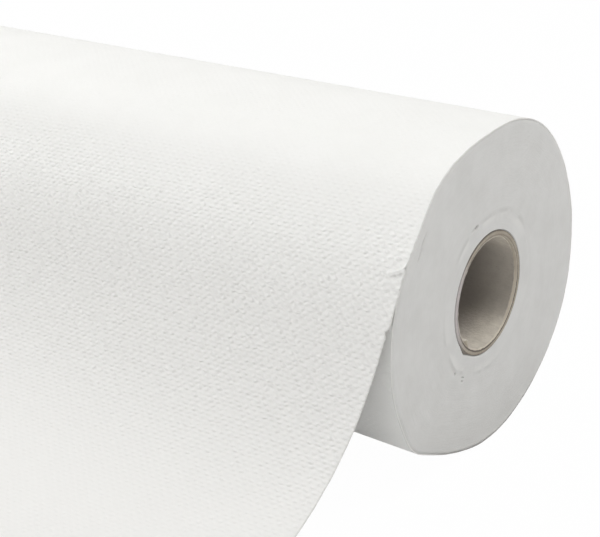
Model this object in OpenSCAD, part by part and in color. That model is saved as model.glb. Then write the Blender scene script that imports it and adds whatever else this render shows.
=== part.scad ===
// A roll of soft embossed couch paper on a board core, lying on its side.
// The paper is one strip. It starts on the core, is wound round it, leaves the upper front of
// the roll, falls in a curve and lies out flat on the surface that the roll rests on.
// X runs along the core, Y to the back and Z up. The origin is on the core's axis at mid width.

/* [Roll] */
// Width of the paper, and length of the core
web_w = 500; // [300:10:620]
// Radius of the wound paper where nothing presses it
roll_r = 60; // [50:1:75]
// How far the wound paper sits behind the core's axis
roll_shift = 1.2; // [0:0.1:4]
// How far the roll's own weight flattens it where it rests
rest_sag = 2.2; // [1:0.1:3]

/* [Soft places] */
// How far the top is pressed in
top_press = 3.4; // [0:0.1:5]
// How far the upper front is pressed in
front_press = 2.2; // [0:0.1:4]
// How far the lower front bulges out
low_bulge = 1.8; // [0:0.1:3]
// How far the under front is pressed in
under_press = 3.5; // [0:0.1:5]
// How far the lower back bulges out
back_bulge = 2.7; // [0:0.1:4]

/* [Loose sheet] */
// Thickness of the sheet over its embossing
sheet_t = 0.4; // [0.3:0.05:0.8]
// Angle at which the sheet leaves the roll, from the back over the top
leave_angle = 156; // [145:1:162]
// Length over which the fall keeps the direction it leaves in
fall_pull = 42; // [30:1:60]
// Length over which the fall eases onto the surface
land_pull = 141; // [90:1:150]
// Distance from the core's axis to where the sheet lands
land_y = 218; // [190:1:260]
// Length of sheet that lies flat beyond the landing
tail_l = 45; // [20:1:120]

/* [Core] */
// Outer radius of the core
core_r = 21.5; // [19:0.5:30]
// Wall of the core
core_wall = 2.3; // [1:0.1:4]
// How far the outer ply stands out at its lap
lap_rise = 0.9; // [0.3:0.1:1.5]
// Angle of the lap, from the back over the top
lap_angle = 229; // [180:1:300]

/* [Turn lines] */
// Turns that the winding line makes on each end face
turn_lines = 8; // [3:1:12]
// Width of the winding line
line_w = 0.6; // [0.3:0.1:1]
// Depth of the winding line
line_d = 0.4; // [0.2:0.1:1]
// Paper left between the winding line and the core or the outside
line_margin = 1.6; // [1:0.1:4]

/* [Hidden] */

paper_colour = [0.93, 0.93, 0.92];
board_colour = [0.66, 0.63, 0.57];

// Height of the surface under the core's axis
floor_z = rest_sag - roll_r;

// Degrees between two points of the outside, and of the winding line
outside_step = 2;
line_step = 10;
// Pieces that the curve of the falling sheet is drawn in
fall_steps = 28;
// Degrees over which the lap rises out of the core's round, and over which it sinks back
lap_up = 16;
lap_down = 20;
// How far the two feet of the lap lie inside the core's round, so that they meet it at an angle
lap_foot = 0.1;
// How far a cutting shape reaches past the face it cuts
over = 1;

// Each soft place: its angle from the back over the top, its half width in degrees and its
// change of radius
SOFT_PLACES = [
  [98, 25, -top_press],
  [145, 13, -front_press],
  [222, 9, low_bulge],
  [252, 26, -under_press],
  [337, 29, back_bulge]
];

// Angle from one direction to another, between -180 and 180 degrees
function turn_to(a, b) = (((a - b) % 360) + 540) % 360 - 180;

// Sum of what the soft places add to the radius at angle a, from place i onwards
function softness(a, i = 0) =
  i == len(SOFT_PLACES) ? 0 :
  SOFT_PLACES[i][2] * exp(-pow(turn_to(a, SOFT_PLACES[i][0]) / SOFT_PLACES[i][1], 2))
  + softness(a, i + 1);

function along(a, r) = [r * cos(a), r * sin(a)];

// A point of the roll's outside at angle a, set in by depth
function outside(a, depth = 0) = [roll_shift, 0] + along(a, roll_r + softness(a) - depth);

// A point between the core, at share 0, and the outside, at share 1, margins kept
function inside(a, share) =
  (1 - share) * along(a, core_r + line_margin) + share * outside(a, line_margin);

function unit(v) = v / norm(v);
function left_of(v) = [-v.y, v.x];

// Direction in which the sheet leaves the roll
leave_dir = unit(outside(leave_angle + 0.5) - outside(leave_angle - 0.5));

// The fall of the sheet's upper face: one curve from the roll to the surface
FALL = [
  outside(leave_angle),
  outside(leave_angle) + fall_pull * leave_dir,
  [land_pull - land_y, floor_z + sheet_t],
  [-land_y, floor_z + sheet_t]
];
function fall_point(t) =
  pow(1 - t, 3) * FALL[0] + 3 * t * pow(1 - t, 2) * FALL[1]
  + 3 * t * t * (1 - t) * FALL[2] + pow(t, 3) * FALL[3];
function fall_dir(t) =
  unit(pow(1 - t, 2) * (FALL[1] - FALL[0]) + 2 * t * (1 - t) * (FALL[2] - FALL[1])
  + t * t * (FALL[3] - FALL[2]));

// Where the line from p to q meets the surface
function meets_floor(p, q) = p + (q - p) * (floor_z - p.y) / (q.y - p.y);

// The outside of the wound turns, once round from under the sheet to the top of it. The
// radius grows by one sheet on the way, and the flat spot replaces what would be below.
turn_steps = 360 / outside_step;
ROUND = [
  for (i = [0 : turn_steps])
    outside(leave_angle + i * outside_step, sheet_t * (1 - i / turn_steps))
];
WOUND = [
  for (i = [0 : turn_steps])
    let (p = ROUND[i], q = ROUND[min(i + 1, turn_steps)])
    each [
      if (p.y > floor_z) p,
      if ((p.y > floor_z) != (q.y > floor_z)) meets_floor(p, q)
    ]
];

// The sheet's upper face from the roll to its cut end, and its under face back to the roll
UPPER = [
  for (i = [1 : fall_steps]) fall_point(i / fall_steps),
  [-land_y - tail_l, floor_z + sheet_t]
];
UNDER = [
  [-land_y - tail_l, floor_z],
  for (i = [fall_steps : -1 : 1])
    let (t = i / fall_steps)
    fall_point(t) + sheet_t * left_of(fall_dir(t))
];

// The winding line, from its outer end inwards and back along its other side
line_steps = turn_lines * 360 / line_step;
function line_point(i, side) =
  let (a = leave_angle - i * line_step)
  inside(a, 1 - i / line_steps) + along(a, side * line_w / 2);
WINDING_LINE = [
  for (i = [0 : line_steps]) line_point(i, 1),
  for (i = [line_steps : -1 : 0]) line_point(i, -1)
];

// Stands an outline in the YZ plane up as a bar along X, of the given length, from x
module bar(x, length) {
  translate([x, 0, 0])
    rotate([90, 0, 90])
      linear_extrude(length)
        children();
}

// The core's outside: a true cylinder with the lap of its outer ply
module core_outside(length) {
  rotate([0, 90, 0])
    cylinder(h = length, r = core_r, center = true, $fn = 128);
  bar(-length / 2, length)
    polygon([
      [0, 0],
      along(lap_angle - lap_up, core_r - lap_foot),
      along(lap_angle, core_r + lap_rise),
      along(lap_angle + lap_down, core_r - lap_foot)
    ]);
}

module core_tube() {
  color(board_colour)
    difference() {
      core_outside(web_w);
      rotate([0, 90, 0])
        cylinder(h = web_w + 2 * over, r = core_r - core_wall, center = true, $fn = 128);
    }
}

module paper_web() {
  color(paper_colour)
    difference() {
      bar(-web_w / 2, web_w)
        polygon(concat(WOUND, UPPER, UNDER));
      core_outside(web_w + 2 * over);
      bar(web_w / 2 - line_d, line_d + over)
        polygon(WINDING_LINE);
      bar(-web_w / 2 - over, line_d + over)
        polygon(WINDING_LINE);
    }
}

core_tube();
paper_web();
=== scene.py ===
import math
import bmesh
import bpy
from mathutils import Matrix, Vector, noise


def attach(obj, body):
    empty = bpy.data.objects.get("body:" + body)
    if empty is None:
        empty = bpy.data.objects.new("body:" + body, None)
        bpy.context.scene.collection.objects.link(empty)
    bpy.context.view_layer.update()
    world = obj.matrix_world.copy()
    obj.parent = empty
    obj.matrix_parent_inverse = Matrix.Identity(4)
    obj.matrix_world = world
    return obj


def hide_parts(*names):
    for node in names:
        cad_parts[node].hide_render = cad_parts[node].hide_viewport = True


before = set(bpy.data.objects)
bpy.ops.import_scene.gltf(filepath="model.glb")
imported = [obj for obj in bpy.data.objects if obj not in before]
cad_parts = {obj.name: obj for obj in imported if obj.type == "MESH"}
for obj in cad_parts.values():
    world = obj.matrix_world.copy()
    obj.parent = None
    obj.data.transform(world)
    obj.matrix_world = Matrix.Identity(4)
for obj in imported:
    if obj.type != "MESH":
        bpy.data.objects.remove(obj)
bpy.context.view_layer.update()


# Core tube. The real one is grey-brown recycled board: plies of it are glued and wound in a
# spiral on a mandrel, and the tube is sawn to the paper's width, which leaves a slightly
# crushed rim. The outer ply ends in a lap that stands proud, and paper is wound straight on it.
WIDTH = 0.5
CORE_R = 0.0215
CORE_WALL = 0.0023
LINER_T = 0.0003
# The outer ply's lap: its height, its angle from the back over the top in degrees, the degrees
# that it takes up to its tip and down again, and how far its feet lie inside the core's round
LAP_RISE = 0.0009
LAP_ANGLE = 229
LAP_UP = 16
LAP_DOWN = 20
LAP_FOOT = 0.0001
CORE_SIDES = 360
BORE_R = CORE_R - CORE_WALL + LINER_T
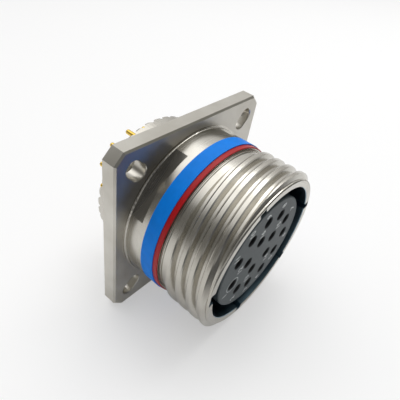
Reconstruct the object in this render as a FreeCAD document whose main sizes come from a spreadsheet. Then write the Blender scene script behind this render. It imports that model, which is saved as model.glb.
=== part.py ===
import FreeCAD, Part
import math
import os
import Sketcher

# Square-flange circular receptacle with a triple-start coupling thread and 16 socket contacts.
# The connector axis is Y. The mating end points to -Y, the terminals to +Y and Z is up.
# The origin is on the axis, in the rear face of the flange, which is the mounting face.

doc = FreeCAD.newDocument("circular_connector")
sheet = doc.addObject("Spreadsheet::Sheet", "Sizes")

# Lengths are millimetres and angles are degrees.
# A length forward or rearward is counted from the rear face of the flange.
driving_sizes = {
    # contact pattern, from which every diameter is built outwards
    "inner_ring_radius": "4.07",
    "ring_pitch": "4.53",
    "outer_ring_step": "31.91",
    # walls and gaps between the outer contacts and the coupling thread
    "insert_margin": "3.94",
    "mating_gap": "2.36",
    "nose_wall": "1.6",
    "nose_step": "0.05",
    "thread_depth": "0.915",
    "thread_rise": "0.065",
    # flange, which stands past the barrel
    "flange_overhang": "2.5",
    "flange_thickness": "3.1",
    "flange_corner": "2.0",
    "flange_bevel": "0.35",
    "slot_edge_large": "4.025",
    "slot_edge_small": "5.22",
    "slot_width": "3.25",
    "slot_bevel": "0.15",
    # barrel, with its screw-head flats and its two colour bands
    "barrel_root_fillet": "0.3",
    "flat_cut": "1.54",
    "flat_length": "3.15",
    "blue_band_setback": "4.33",
    "blue_band_width": "2.95",
    "red_band_width": "1.04",
    "red_band_step": "0.2",
    "band_depth": "0.25",
    "band_edge_round": "0.12",
    # triple-start coupling thread between its relief, which has two fine ribs, and the nose
    "relief_step": "0.05",
    "relief_width": "1.93",
    "relief_fillet": "0.1",
    "relief_rib_setback": "0.16",
    "relief_rib_width": "0.13",
    "relief_rib_gap": "0.15",
    "relief_rib_height": "0.2",
    "thread_lead_in": "0.6",
    "thread_lead": "7.62",
    "thread_root_flat": "0.45",
    "thread_flank_angle": "30",
    "thread_crest_break": "0.13",
    "thread_end_setback": "0.4",
    "thread_end_chamfer": "0.3",
    "thread_phase": "38",
    "rim_length": "23.1",
    "rim_round": "0.28",
    # mating cavity and its keyways
    "cavity_depth": "14.5",
    "rim_bore_bevel": "0.15",
    "keyway_depth": "1.2",
    "keyway_length": "12.0",
    "master_keyway_width": "3.0",
    "minor_keyway_width": "1.66",
    "master_keyway_angle": "180",
    "minor_keyway_angle_first": "260",
    "minor_keyway_angle_second": "322",
    "minor_keyway_angle_third": "16",
    "minor_keyway_angle_fourth": "113",
    # web that carries the insert, and the ledge that its rear face gives the retention insert
    "web_thickness": "6.2",
    "web_ledge": "1.0",
    # rear accessory barrel, with its toothed end face
    "rear_setback": "1.5",
    "rear_wall": "1.9",
    "rear_root_fillet": "0.3",
    "tooth_ring_step": "0.8",
    "tooth_ring_width": "1.6",
    "tooth_depth": "0.8",
    "tooth_notch_width": "1.8",
    "tooth_notch_floor": "0.2",
    # hard insert, retention insert and grommet
    "insert_face_setback": "0.6",
    "insert_face_bevel": "0.2",
    "insert_clearance": "0.06",
    "shoulder_clearance": "0.1",
    "retention_thickness": "4.0",
    "grommet_thickness": "5.2",
    # contacts and the holes that hold them
    "hole_mouth_diameter": "2.6",
    "hole_mouth_depth": "0.25",
    "hole_front_diameter": "2.24",
    "contact_setback": "1.2",
    "hood_diameter": "2.3",
    "hood_wall": "0.1",
    "hood_length": "8.0",
    "hood_clearance": "0.05",
    "hood_overhang": "0.25",
    "hood_land_length": "0.6",
    "land_clearance": "0.01",
    "socket_diameter": "1.9",
    "socket_bore_diameter": "1.62",
    "socket_bore_depth": "6.4",
    "collar_diameter": "2.5",
    "collar_length": "0.8",
    "collar_clearance": "0.05",
    "shank_diameter": "2.0",
    "shank_rear_length": "3.0",
    "tail_diameter": "1.16",
    "tail_length": "8.9",
    "tail_tip_round": "0.4",
    "tail_clearance": "0.04",
    # retention clips
    "clip_diameter": "2.96",
    "clip_clearance": "0.02",
    "clip_wall": "0.12",
    "clip_ring_length": "1.8",
    "clip_tine_clearance": "0.02",
    "clip_gap_angle": "36",
    "clip_web_thickness": "0.6",
    # how far a cutter starts outside what it cuts
    "cut_overrun": "1.0",
    "thread_cut_overrun": "0.2",
}

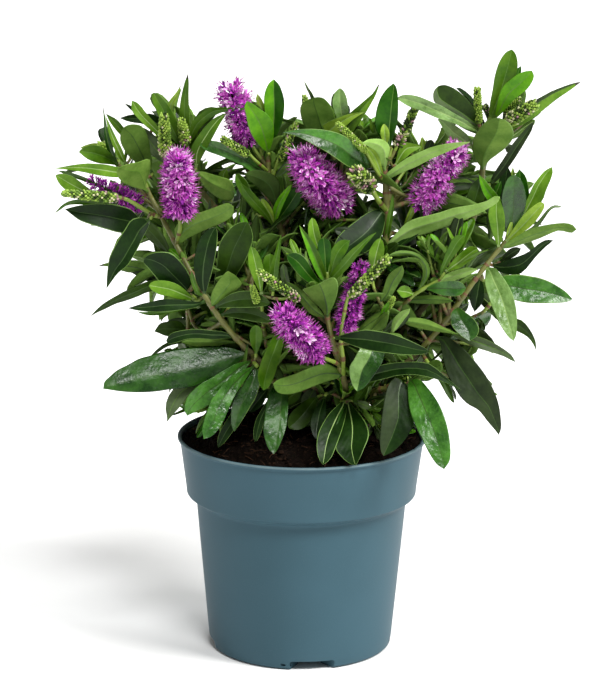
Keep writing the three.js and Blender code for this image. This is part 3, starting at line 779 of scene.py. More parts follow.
shoot("tr_tip", [(482, 140, 4), (485, 128, 3), (490, 118, 2), (492, 112, 2)], 1.8, 1.3, ["top_right_bough"])
shoot("b8_stalk", [(484, 134, 3), (480, 128, 0), (479, 121, 0)], 1.2, 1.0, ["tr_tip"], young=1)
shoot("b9_stalk", [(490, 120, 2), (498, 121, -2), (508, 121, -4)], 1.4, 1.2, ["tr_tip"], young=1)
shoot("f5_stalk", [(404, 236, 9), (408, 222, 2), (417, 205, -6)], 1.5, 1.2, ["top_right_bough", "centre_bough"], young=0.6)
shoot("r_tip", [(499, 247, -9), (505, 242, -9), (511, 236, -9)], 1.8, 1.4, ["right_bough"])
shoot("r_up", [(505, 241, -9), (509, 230, -8), (511, 221, -8)], 1.4, 1.1, ["r_tip"], young=0.8)
shoot("r_top", [(507, 240, -8), (512, 215, 2), (515, 200, 4), (516, 190, 4)], 1.6, 1.2, ["r_tip", "right_bough"])
shoot("r_low", [(468, 322, -4), (472, 318, -1), (483, 312, 0), (491, 303, 0)], 1.7, 1.3, ["right_bough"], young=0.2)
shoot("rm_side", [(402, 303, -30), (415, 294, -33), (430, 285, -34), (440, 280, -34), (444, 272, -34)], 1.6, 1.2, ["centre_bough", "right_bough"])
shoot("fr_tip", [(327, 290, -62), (327, 281, -62), (327, 272, -62)], 1.7, 1.3, ["front_bough"])
shoot("f6_stalk", [(340, 368, -50), (334, 362, -60), (324, 358, -70)], 1.5, 1.2, ["front_bough"], young=0.6)
shoot("b10_stalk", [(344, 377, -44), (343, 360, -54), (341, 335, -60), (347, 300, -64), (350, 295, -64)], 1.6, 1.1, ["front_bough"], young=1)
shoot("f7_stalk", [(338, 360, -52), (340, 344, -54), (344, 328, -56)], 1.4, 1.2, ["front_bough"], young=0.6)
shoot("fl_pair", [(252, 357, -30), (254, 362, -38), (257, 366, -44)], 1.9, 1.4, ["left_bough"])
shoot("fl_low", [(286, 377, -22), (280, 382, -34), (277, 387, -44)], 1.8, 1.4, ["left_bough"])
shoot("fl_in", [(272, 369, -26), (264, 330, -34), (262, 306, -44), (262, 296, -48)], 1.7, 1.2, ["left_bough"])
shoot("lf_low", [(345, 400, -31), (346, 402, -36)], 1.6, 1.4, ["front_bough"])
shoot("lf_right", [(384, 390, -36), (396, 384, -44), (408, 378, -50)], 1.9, 1.4, ["lower_front_bough"])
shoot("lm_back", [(190, 290, -22), (182, 288, -14), (172, 285, -8)], 1.7, 1.3, ["left_bough"])
shoot("lm_low", [(222, 322, -30), (208, 330, -10), (192, 332, 4), (184, 331, 9)], 1.6, 1.2, ["left_bough"])
shoot("lm_drop", [(188, 309, -4), (188, 320, 0), (188, 331, 4)], 1.6, 1.4, ["left_bough", "lm_low"], young=0.0)
shoot("cl_front", [(378, 300, -9), (380, 302, -30), (382, 305, -48)], 1.8, 1.3, ["centre_bough"])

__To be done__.
Nothing but the lines from the line that contains "its outer ply" through the line that contains "before = set(bpy.data.objects)" should be given again, each exactly as it stands, both ends included.

__Expected output__.
// The core's outside: a true cylinder with the lap of its outer ply
module core_outside(length) {
  rotate([0, 90, 0])
    cylinder(h = length, r = core_r, center = true, $fn = 128);
  bar(-length / 2, length)
    polygon([
      [0, 0],
      along(lap_angle - lap_up, core_r - lap_foot),
      along(lap_angle, core_r + lap_rise),
      along(lap_angle + lap_down, core_r - lap_foot)
    ]);
}

module core_tube() {
  color(board_colour)
    difference() {
      core_outside(web_w);
      rotate([0, 90, 0])
        cylinder(h = web_w + 2 * over, r = core_r - core_wall, center = true, $fn = 128);
    }
}

module paper_web() {
  color(paper_colour)
    difference() {
      bar(-web_w / 2, web_w)
        polygon(concat(WOUND, UPPER, UNDER));
      core_outside(web_w + 2 * over);
      bar(web_w / 2 - line_d, line_d + over)
        polygon(WINDING_LINE);
      bar(-web_w / 2 - over, line_d + over)
        polygon(WINDING_LINE);
    }
}

core_tube();
paper_web();
=== scene.py ===
import math
import bmesh
import bpy
from mathutils import Matrix, Vector, noise


def attach(obj, body):
    empty = bpy.data.objects.get("body:" + body)
    if empty is None:
        empty = bpy.data.objects.new("body:" + body, None)
        bpy.context.scene.collection.objects.link(empty)
    bpy.context.view_layer.update()
    world = obj.matrix_world.copy()
    obj.parent = empty
    obj.matrix_parent_inverse = Matrix.Identity(4)
    obj.matrix_world = world
    return obj


def hide_parts(*names):
    for node in names:
        cad_parts[node].hide_render = cad_parts[node].hide_viewport = True


before = set(bpy.data.objects)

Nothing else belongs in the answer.